During 1918, however, the Home Rule agitation gradually fizzled out. Among the factors responsible for this was the withdrawal of support by the Moderates who had again been won over to the hope for reforms and worried by the increasing talk of civil disobedience among the Home Rule rank and file. The publication of the Reforms Scheme in July 1918 further divided the nationalists: while some wanted to reject them, others wanted to give them a trial. Annie Besant herself demonstrated considerable inconsistency in her stand both on the question of the reforms and on the issue of passive resistance. Tilak was on the whole more consistent in his approach that the reforms were unworthy of Britain to offer and Indians to accept, but given Besant’s continuous vacillation, there was little he could do on his own. His decision to go to England at the end of 1918 to pursue a libel case he had filed against Valentine Chirol, the author of Indian Unrest, physically removed him from the scene for many critical months. The movement was essentially rendered leaderless.

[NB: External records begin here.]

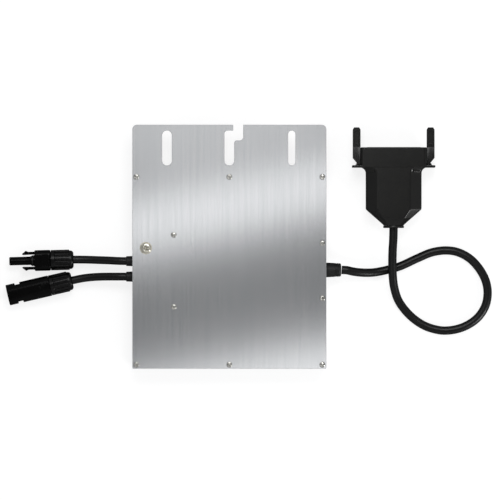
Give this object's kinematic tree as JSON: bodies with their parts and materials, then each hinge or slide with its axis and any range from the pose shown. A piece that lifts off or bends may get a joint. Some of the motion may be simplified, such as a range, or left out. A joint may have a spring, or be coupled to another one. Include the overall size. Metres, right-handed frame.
{
  "type": "micro inverter",
  "caption": "Panel-level solar micro inverter: flat cast tub under a slotted metal plate, two short DC leads with locking connectors, looped AC lead with a wide latching connector.",
  "frame": {"origin": "on the surface it lies on, under the middle of the mounting plate", "axes": "+X towards the alternating-current lead's side, +Y towards the plate's slotted flange, +Z out of the plate's face"},
  "size_m": [0.4298, 0.215, 0.0332],
  "materials": {
    "brushed_aluminium": "fine brushed, satin",
    "cast_aluminium": "as cast, matt",
    "black_rubber": "moulded, matt",
    "zinc_steel": "zinc plated",
    "nickel_steel": "nickel plated, satin",
    "circuit_board": "solder resist",
    "ferrite": "sintered, matt",
    "enamelled_copper": "varnished winding",
    "capacitor_sleeve": "shrunk sleeve",
    "film_yellow": "moulded case",
    "clear_pipe": "clear polished",
    "potting": "cured compound, satin",
    "black_nylon": "moulded, satin",
    "tinned_copper": "tin plated",
    "cable_jacket": "extruded jacket, satin"
  },
  "bodies": {
    "inverter": {"mounting_plate": "brushed_aluminium", "enclosure_tub": "cast_aluminium", "heat_spreader": "cast_aluminium", "lid_gasket": "black_rubber", "dc_strain_relief_upper": "black_rubber", "dc_strain_relief_lower": "black_rubber", "ac_strain_relief": "black_rubber", "dc_plug_seal_ring": "black_rubber", "ac_face_seal": "black_rubber", "lid_screw_1": "zinc_steel", "lid_screw_2": "zinc_steel", "lid_screw_3": "zinc_steel", "lid_screw_4": "zinc_steel", "lid_screw_5": "zinc_steel", "lid_screw_6": "zinc_steel", "lid_screw_7": "zinc_steel", "lid_screw_8": "zinc_steel", "lid_screw_9": "zinc_steel", "lid_screw_10": "zinc_steel", "ground_screw": "nickel_steel", "ground_washer": "nickel_steel", "main_circuit_board": "circuit_board", "signal_board": "circuit_board", "transformer_1_core": "ferrite", "transformer_1_winding": "enamelled_copper", "transformer_2_core": "ferrite", "transformer_2_winding": "enamelled_copper", "bulk_capacitor_1": "capacitor_sleeve", "bulk_capacitor_2": "capacitor_sleeve", "bulk_capacitor_3": "capacitor_sleeve", "bulk_capacitor_4": "capacitor_sleeve", "line_choke": "enamelled_copper", "film_capacitor": "film_yellow", "power_transistor_1": "black_nylon", "power_transistor_2": "black_nylon", "power_transistor_3": "black_nylon", "status_light_pipe": "clear_pipe", "potting_compound": "potting", "dc_plug_housing": "black_nylon", "dc_socket_housing": "black_nylon", "ac_connector_body": "black_nylon", "ac_contact_carrier": "black_nylon", "ac_cable_collar": "black_nylon", "dc_plug_contact": "tinned_copper", "dc_socket_pin": "tinned_copper", "ac_contact_pin_1": "tinned_copper", "ac_contact_pin_2": "tinned_copper", "ac_contact_pin_3": "tinned_copper", "ac_contact_pin_4": "tinned_copper", "ac_cable": "cable_jacket", "dc_cable_upper": "cable_jacket", "dc_cable_lower": "cable_jacket"},
    "plug_ring_slider": {"dc_plug_clamp_ring": "black_nylon"},
    "plug_union_nut": {"dc_plug_nut": "black_nylon"},
    "socket_ring_slider": {"dc_socket_clamp_ring": "black_nylon"},
    "socket_union_nut": {"dc_socket_nut": "black_nylon"},
    "plug_latch_upper": {"dc_plug_latch_upper": "black_nylon"},
    "plug_latch_lower": {"dc_plug_latch_lower": "black_nylon"},
    "ac_latch_left": {"ac_latch_left": "black_nylon"},
    "ac_latch_right": {"ac_latch_right": "black_nylon"}
  },
  "joints": [
    {"name": "plug_ring_slide", "type": "slide", "parent": "inverter", "child": "plug_ring_slider", "axis": [0.9997, 0.0262, 0], "range_m": [0, 0.0045]},
    {"name": "plug_nut_turn", "type": "hinge", "parent": "plug_ring_slider", "child": "plug_union_nut", "pos_m": [-0.1378, -0.0114, 0.009], "axis": [0.9997, 0.0262, 0], "range_deg": [0, 1080]},
    {"name": "socket_ring_slide", "type": "slide", "parent": "inverter", "child": "socket_ring_slider", "axis": [0.9744, 0.225, 0], "range_m": [0, 0.0045]},
    {"name": "socket_nut_turn", "type": "hinge", "parent": "socket_ring_slider", "child": "socket_union_nut", "pos_m": [-0.139, -0.0298, 0.009], "axis": [0.9744, 0.225, 0], "range_deg": [0, 1080]},
    {"name": "plug_latch_upper_flex", "type": "hinge", "parent": "inverter", "child": "plug_latch_upper", "pos_m": [-0.16946, -0.00558, 0.009], "axis": [0, 0, 1], "range_deg": [0, 4], "stiffness_Nm_per_rad": 0.3},
    {"name": "plug_latch_lower_flex", "type": "hinge", "parent": "inverter", "child": "plug_latch_lower", "pos_m": [-0.16911, -0.01887, 0.009], "axis": [0, 0, -1], "range_deg": [0, 4], "stiffness_Nm_per_rad": 0.3},
    {"name": "ac_latch_left_flex", "type": "hinge", "parent": "inverter", "child": "ac_latch_left", "pos_m": [0.11405, 0.073, 0.0135], "axis": [0, 0, 1], "range_deg": [0, 4], "stiffness_Nm_per_rad": 1},
    {"name": "ac_latch_right_flex", "type": "hinge", "parent": "inverter", "child": "ac_latch_right", "pos_m": [0.17605, 0.073, 0.0135], "axis": [0, 0, -1], "range_deg": [0, 4], "stiffness_Nm_per_rad": 1}
  ],
  "couplings": [
    {"joint": "plug_nut_turn", "follows": "plug_ring_slide", "rad_per_m": 4188.8},
    {"joint": "socket_nut_turn", "follows": "socket_ring_slide", "rad_per_m": 4188.8}
  ]
}
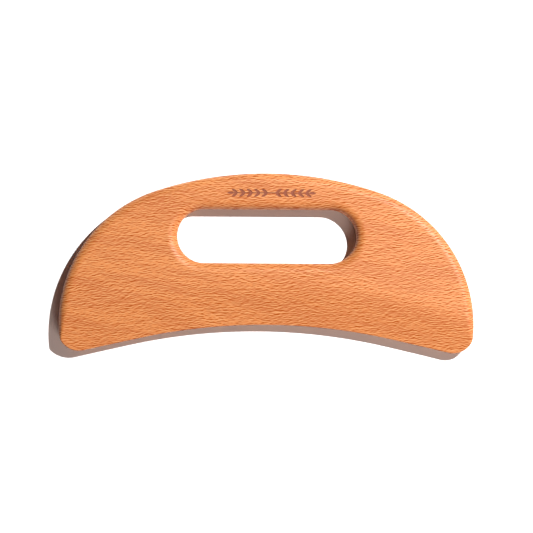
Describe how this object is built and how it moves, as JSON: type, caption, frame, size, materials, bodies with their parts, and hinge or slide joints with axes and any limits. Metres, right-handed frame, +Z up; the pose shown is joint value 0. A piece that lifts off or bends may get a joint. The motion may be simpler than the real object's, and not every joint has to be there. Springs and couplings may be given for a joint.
{
  "type": "gua sha scraper",
  "caption": "Flat wooden body-scraping board with a curved back, rounded shoulders, a slot for the fingers, and a long hollow scraping edge, beveled on the front, between blunt tips.",
  "frame": {"origin": "middle of the face that the board lies on, on the table", "axes": "+X along the board from tip to tip, +Y towards its curved back, +Z up through its thickness, out of the engraved front face"},
  "size_m": [0.245, 0.1054, 0.012],
  "materials": {
    "oiled_beech": "flat-sawn beech, sanded smooth and lightly oiled, with the engraved sprig scorched dark brown"
  },
  "bodies": {
    "root": {"scraper_board": "oiled_beech"}
  },
  "joints": []
}
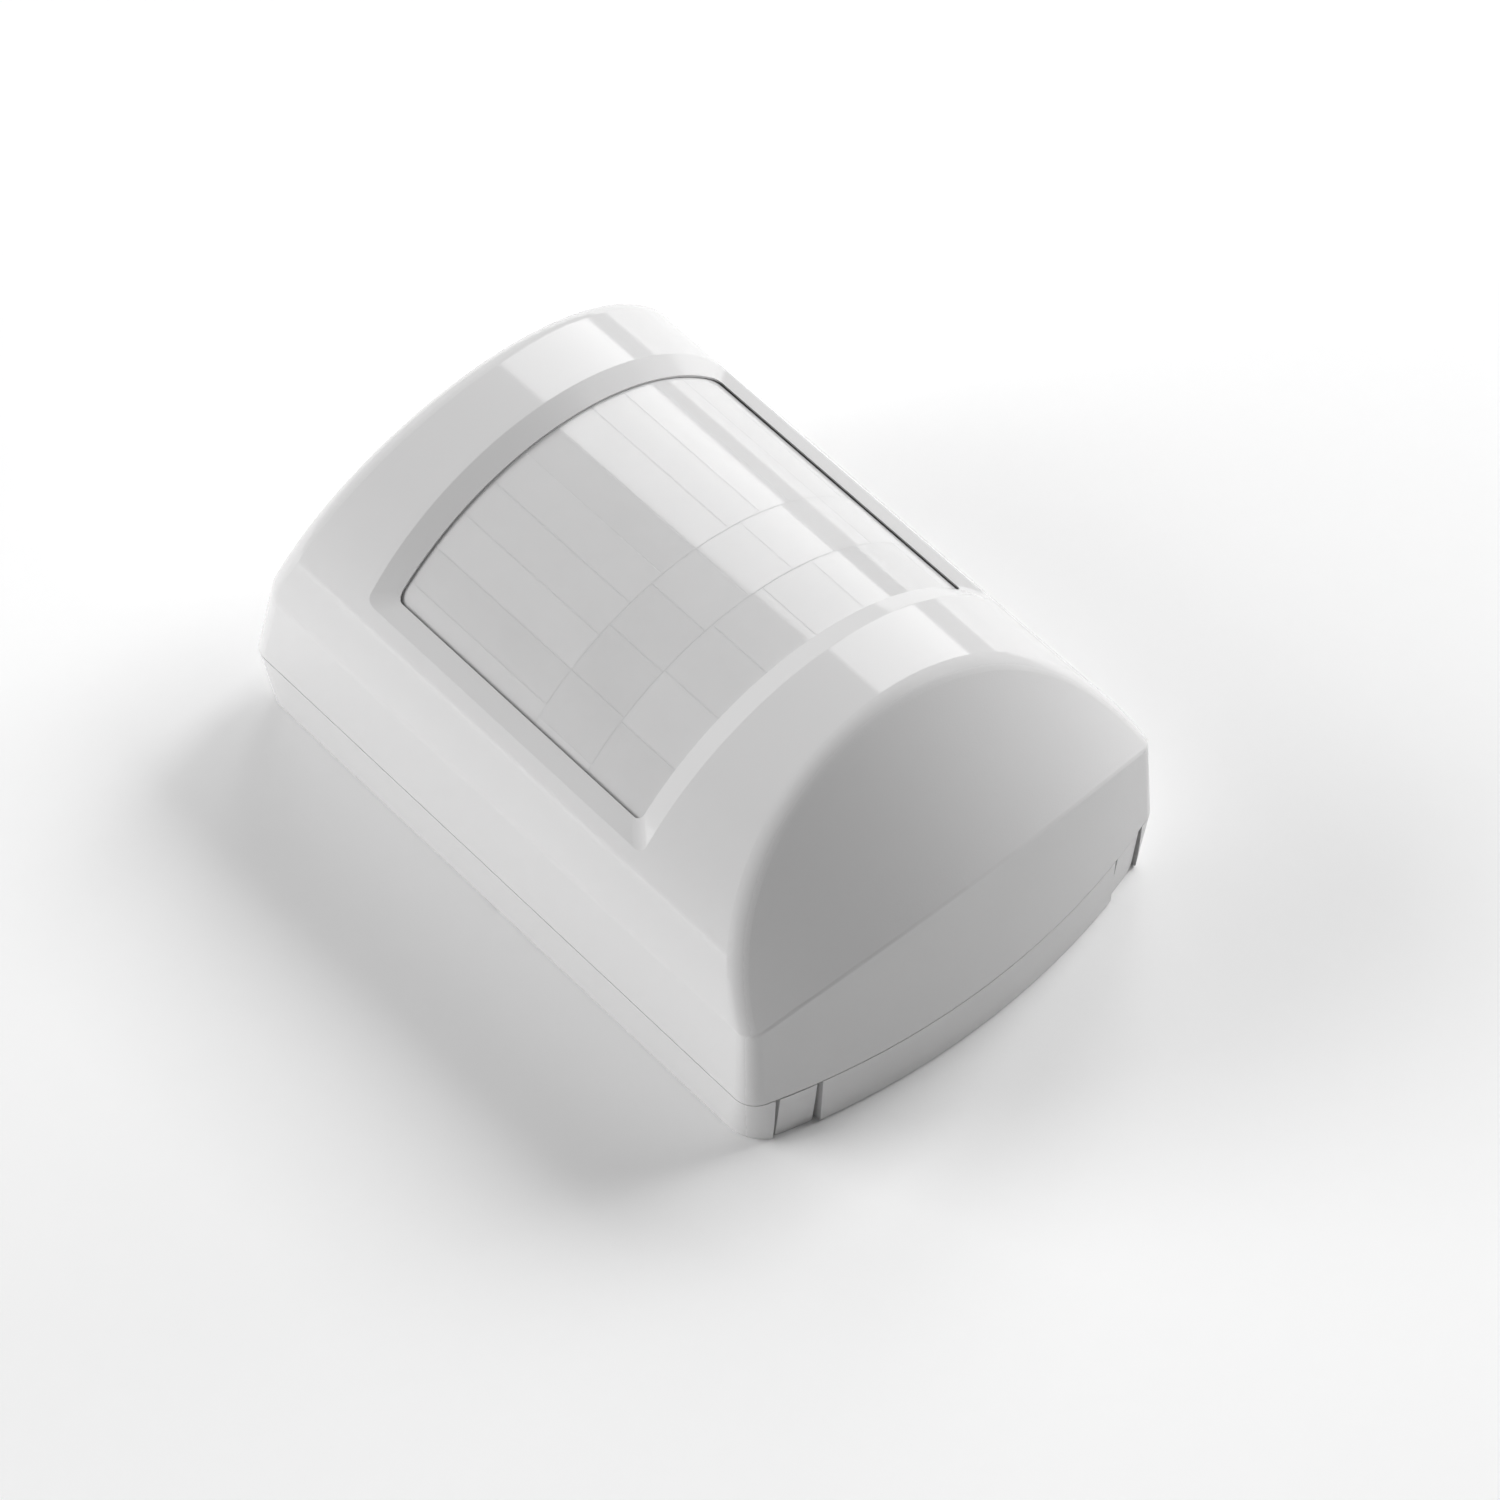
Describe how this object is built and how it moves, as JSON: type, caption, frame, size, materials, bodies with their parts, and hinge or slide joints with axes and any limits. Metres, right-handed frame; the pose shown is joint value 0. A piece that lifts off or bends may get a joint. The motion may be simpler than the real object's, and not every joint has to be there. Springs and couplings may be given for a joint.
{
  "type": "motion sensor",
  "caption": "Wall-mounted motion sensor with a half-round front, curved lens window, sloping end facet and a hinged front cover that two finger tabs release.",
  "frame": {"origin": "middle of the flat mounting back", "axes": "+Z out of the wall through the lens, +Y towards the top end that the cover hinges on, +X across the width"},
  "size_m": [0.062, 0.0914, 0.0416],
  "materials": {
    "case_white": "satin moulded ABS",
    "lens_film": "milky polyethylene film with fine grooves",
    "inner_white": "matte moulded ABS",
    "board_green": "solder mask over glass fibre",
    "plated_steel": "nickel plated",
    "filter_dark": "polished filter window",
    "led_red": "clear tinted epoxy",
    "black_plastic": "moulded thermoplastic",
    "copper_wire": "enamelled copper",
    "capacitor_sleeve": "shrink sleeve",
    "ceramic_brown": "sintered ceramic",
    "battery_wrap": "plain shrink wrap"
  },
  "bodies": {
    "housing": {"rear_housing": "case_white", "circuit_board": "board_green", "board_screw": "plated_steel", "sensor_can": "plated_steel", "sensor_window": "filter_dark", "sensor_leads": "plated_steel", "sensor_spacer": "inner_white", "status_led": "led_red", "tamper_switch_body": "black_plastic", "tamper_spring": "plated_steel", "pair_button_body": "black_plastic", "controller_chip": "black_plastic", "crystal": "plated_steel", "radio_module": "board_green", "radio_shield": "plated_steel", "antenna_coil": "copper_wire", "electrolytic_capacitors": "capacitor_sleeve", "chip_components": "ceramic_brown", "jumper_header": "black_plastic", "jumper_cap": "black_plastic", "battery": "battery_wrap", "battery_holder": "black_plastic", "battery_contact_positive": "plated_steel", "battery_contact_negative": "plated_steel"},
    "cover": {"front_cover": "case_white", "fresnel_lens": "lens_film", "lens_retainer": "inner_white"},
    "tab_left": {"latch_tab_left": "case_white"},
    "tab_right": {"latch_tab_right": "case_white"},
    "tamper": {"tamper_plunger": "black_plastic"},
    "pair_button": {"pair_button_cap": "inner_white"}
  },
  "joints": [
    {"name": "cover_hinge", "type": "hinge", "parent": "housing", "child": "cover", "pos_m": [0, 0.0459, 0.0084], "axis": [-1, 0, 0], "range_deg": [0, 50]},
    {"name": "latch_left_press", "type": "hinge", "parent": "housing", "child": "tab_left", "pos_m": [-0.025, -0.0379, 0.0008], "axis": [-1, 0, 0], "range_deg": [0, 4], "stiffness_Nm_per_rad": 0.2},
    {"name": "latch_right_press", "type": "hinge", "parent": "housing", "child": "tab_right", "pos_m": [0.025, -0.0379, 0.0008], "axis": [-1, 0, 0], "range_deg": [0, 4], "stiffness_Nm_per_rad": 0.2},
    {"name": "tamper_press", "type": "slide", "parent": "housing", "child": "tamper", "axis": [0, 0, -1], "range_m": [0, 0.001], "stiffness_N_per_m": 300, "springref_m": -0.001, "deforming": ["tamper_spring"]},
    {"name": "pair_button_press", "type": "slide", "parent": "housing", "child": "pair_button", "axis": [0, 0, -1], "range_m": [0, 0.0005], "stiffness_N_per_m": 800, "springref_m": -0.0003}
  ]
}
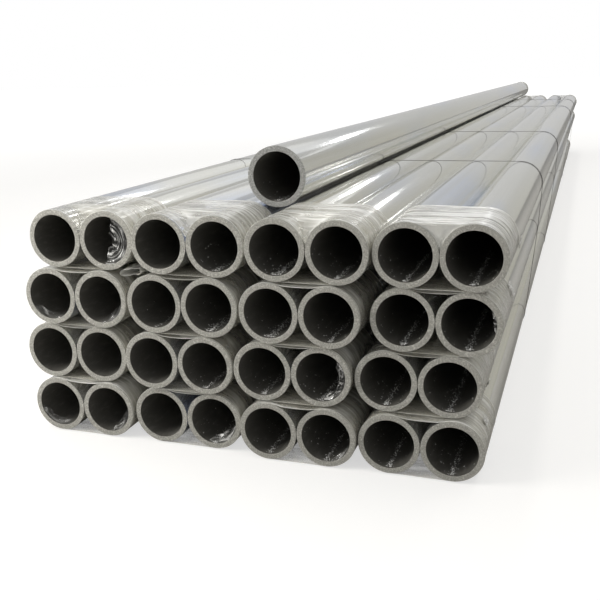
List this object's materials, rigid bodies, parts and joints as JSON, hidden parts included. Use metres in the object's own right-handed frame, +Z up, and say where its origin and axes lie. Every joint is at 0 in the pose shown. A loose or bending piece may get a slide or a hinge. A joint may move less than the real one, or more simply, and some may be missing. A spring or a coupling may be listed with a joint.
{
  "type": "bundle of round aluminium tubes",
  "caption": "Long bundle of round thick-walled aluminium tubes, wound in side-by-side pairs with clear film at the ends, tied with wire, one loose tube on top.",
  "frame": {"origin": "on the floor, under the middle of the bundle's outline", "axes": "+Y along the tubes, away from the end with the set-back loose tube; +X across the rows; +Z up"},
  "size_m": [0.9292, 5.975, 0.5567],
  "materials": {
    "aluminium_tube": "smooth mill-finish extrusion with sawn ends",
    "stretch_film": "many turns of clear stretch film, whitish and glossy",
    "tie_wire": "dark annealed steel wire"
  },
  "bodies": {
    "root": {"tube_row_1_1": "aluminium_tube", "tube_row_1_2": "aluminium_tube", "tube_row_1_3": "aluminium_tube", "tube_row_1_4": "aluminium_tube", "tube_row_1_5": "aluminium_tube", "tube_row_1_6": "aluminium_tube", "tube_row_1_7": "aluminium_tube", "tube_row_1_8": "aluminium_tube", "tube_row_2_1": "aluminium_tube", "tube_row_2_2": "aluminium_tube", "tube_row_2_3": "aluminium_tube", "tube_row_2_4": "aluminium_tube", "tube_row_2_5": "aluminium_tube", "tube_row_2_6": "aluminium_tube", "tube_row_2_7": "aluminium_tube", "tube_row_2_8": "aluminium_tube", "tube_row_3_1": "aluminium_tube", "tube_row_3_2": "aluminium_tube", "tube_row_3_3": "aluminium_tube", "tube_row_3_4": "aluminium_tube", "tube_row_3_5": "aluminium_tube", "tube_row_3_6": "aluminium_tube", "tube_row_3_7": "aluminium_tube", "tube_row_3_8": "aluminium_tube", "tube_row_4_1": "aluminium_tube", "tube_row_4_2": "aluminium_tube", "tube_row_4_3": "aluminium_tube", "tube_row_4_4": "aluminium_tube", "tube_row_4_5": "aluminium_tube", "tube_row_4_6": "aluminium_tube", "tube_row_4_7": "aluminium_tube", "tube_row_4_8": "aluminium_tube", "film_row_1_pair_1": "stretch_film", "film_row_1_pair_2": "stretch_film", "film_row_1_pair_3": "stretch_film", "film_row_1_pair_4": "stretch_film", "film_row_2_pair_1": "stretch_film", "film_row_2_pair_2": "stretch_film", "film_row_2_pair_3": "stretch_film", "film_row_2_pair_4": "stretch_film", "film_row_3_pair_1": "stretch_film", "film_row_3_pair_2": "stretch_film", "film_row_3_pair_3": "stretch_film", "film_row_3_pair_4": "stretch_film", "film_row_4_pair_1": "stretch_film", "film_row_4_pair_2": "stretch_film", "film_row_4_pair_3": "stretch_film", "film_row_4_pair_4": "stretch_film", "tie_wire_1": "tie_wire", "tie_wire_2": "tie_wire", "tie_wire_3": "tie_wire", "tie_wire_4": "tie_wire", "loose_tube": "aluminium_tube", "loose_tube_film": "stretch_film"}
  },
  "joints": []
}
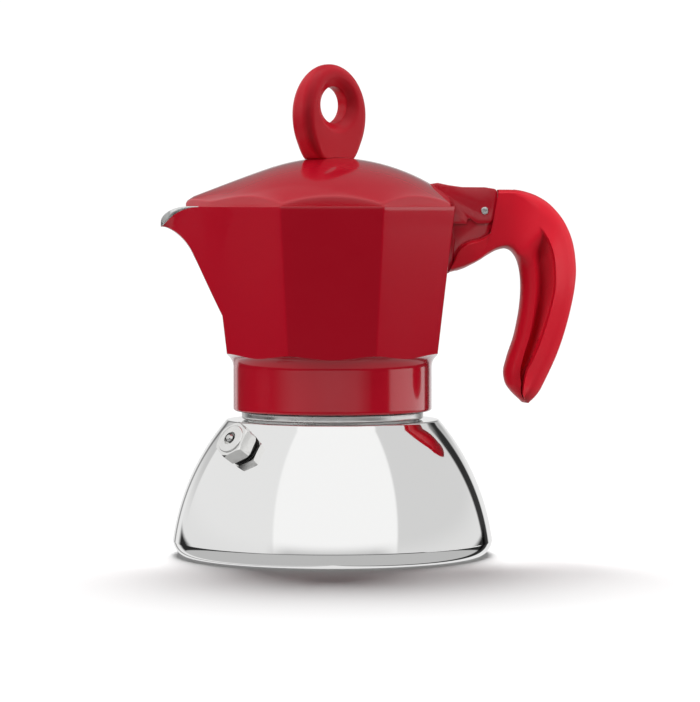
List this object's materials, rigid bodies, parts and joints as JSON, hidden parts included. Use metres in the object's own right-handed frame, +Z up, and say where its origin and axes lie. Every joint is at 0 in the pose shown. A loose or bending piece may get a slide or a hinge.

The tremendous achievement of the Home Rule movement was in creating a politically aware and committed band of nationalist workers who were to play the leading role in the coming mass struggles. The contacts they had established in towns and villages during the course of the agitation were also to prove invaluable in the coming years. The ground was also created by the wide popularization of the idea of Home Rule and the arousal of national feeling.
True, the leaders of the Home Rule Movement were themselves unable to show the way forward and translate this consciousness into a mass struggle. But they prepared the ground for the next stage-a stage that was to be shaped and given a unique character by the personality of Mahatma Gandhi.
[1] Apart from this pact, the 1916 Lucknow session also saw the Muslim League and Congress joining hands for a common political action against the British.